As for Robert, his admiration for his father was perhaps never stronger than when, in the thick of the congressman’s reelection race, Robert would fill up his 1993 Honda every weekend with Democratic friends and drive nine hours to South Carolina to help his dad campaign.
“We were happy to have them,” Rep. Inglis says with a smile. “I think what they would say for justification is that it was the best they could see doing in the 4th district of South Carolina.”
But Robert doesn’t always agree with his father on matters of policy. They frequently have “spirited” debates over hefty matters like the State Children’s Health Insurance Program or the environmental policy known as cap-and-trade.
“Robert’s big on cap-and-trade and thinks it’s all right,” Rep. Inglis says. “I think cap-and-trade is a bad idea.”
Robert shoots back, “He’s going to come around.”
And from there, the conversation turns into a five-minute debate over revenue-neutral carbon taxes and other details on the issue.
Politics has always been a part of the Inglis family. As a child, Robert would read the books his father brought back from Republican colleagues.
“By the time I was 12 years old, I was well-versed in the mid-1990s conservatism,” Robert says. “There was a time when I was more conservative than my parents.”
Gradually, however, Robert’s political views became more liberal as he deepened his roots as an environmentalist and edged away from the mindset of “give-me-what’s-mine conservatism,” he says.
And though Robert’s policy solutions may differ from his father’s, they share the fundamental desire to help people, he says, and that allows them to talk about their disagreements.
“This isn’t just about two parties getting along — you know, a Republican dad and a Democrat son,” Robert says. “This is more about shared values. And most Republicans can’t agree with most Democrats with what the problems are. I feel like my dad can agree with what the problem is, even if we may not be able to always agree on what the solution is.”
Through this give-and-take, Robert and his father have gotten to know each other very well. According to Rep. Inglis, Robert is the only person who can write in his voice, as he did once during this past campaign when the lawmaker didn’t have time to write his own newsletter, something he usually does.
“It would have been incredible for me, because then he could sit back there and basically say, ‘This is what Dad thinks, this is how you should write it,’ ” Rep. Inglis says. “We would have things clicking around here.”

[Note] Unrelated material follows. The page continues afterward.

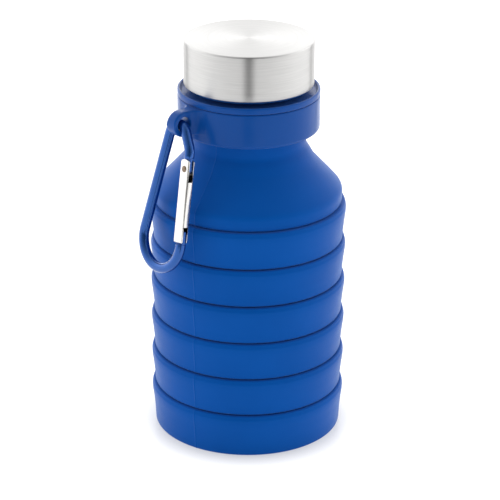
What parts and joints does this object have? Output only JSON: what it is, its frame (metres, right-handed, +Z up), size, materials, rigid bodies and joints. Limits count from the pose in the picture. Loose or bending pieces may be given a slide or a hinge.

Instead, Robert met Baird last year when Baird’s and Inglis’s House Science and Technology Subcommittee on Energy and the Environment was on a congressional delegation to Antarctica (Baird is the chairman, Inglis the ranking member). Robert was there, working in the McMurdo Station’s welding department, and remembers being impressed with Baird.
Baird thought highly of Robert as well, Rep. Inglis recalls. So he put in a good word for his son.
“I kind of nudged [Baird] and said, ‘He’s looking for a job, Brian, and his papa would be very happy if he were productively and gainfully employed,’ ” Rep. Inglis says.
Baird says the Inglises are a model for a good family.
“It’s a great relationship,” says Baird, who happens to be holding his young son, Walter, while in the House Speaker’s Lobby. “They like each other, and they respect each other’s differences. It’s how families should be.”
But in an ironic twist, Robert’s relationship with his dad may have cost Rep. Inglis his reelection. Robert told his father, “Dad, I’ll vote for you, but you have got to clean up your act on the environment.” And Rep. Inglis, thinking “it was a fun thing to say,” started repeating that anecdote on the campaign trail.
“It got me in a lot of trouble,” Rep. Inglis says. “I had a lot of people say, ‘Your first mistake was listening to your kids. They should be listening to you.’ ”
But Rep. Inglis says his only regret is that his family has been exposed to politically motivated attacks.
“The one downside to this political endeavor, I think, is that our kids have seen the worst of faith, where faith gets corrupted by politics,” he says. “It can be real nasty, and that’s real disappointing. I think it’s been a crisis of faith for all five kids.“
But Robert, a relentless optimist, says he hasn’t lost faith that people want what’s right for the country. And while he’s not certain what will happen next year when Baird retires, he hasn’t ruled out a run for office in the future.
“I don’t know,” Robert says.
His father, who also says he’s unsure of what his post-Congress life will look like, laughs and says, “I’ll answer that. Yes.”
Robert smiles and revises his previous answer.
“I wouldn’t rule it out. There are things about it that are appealing and also things about it that are not so appealing,” he says, “and I think I’ve seen both of those sides.”
-- This story was updated at 10:10 p.m. on July 27.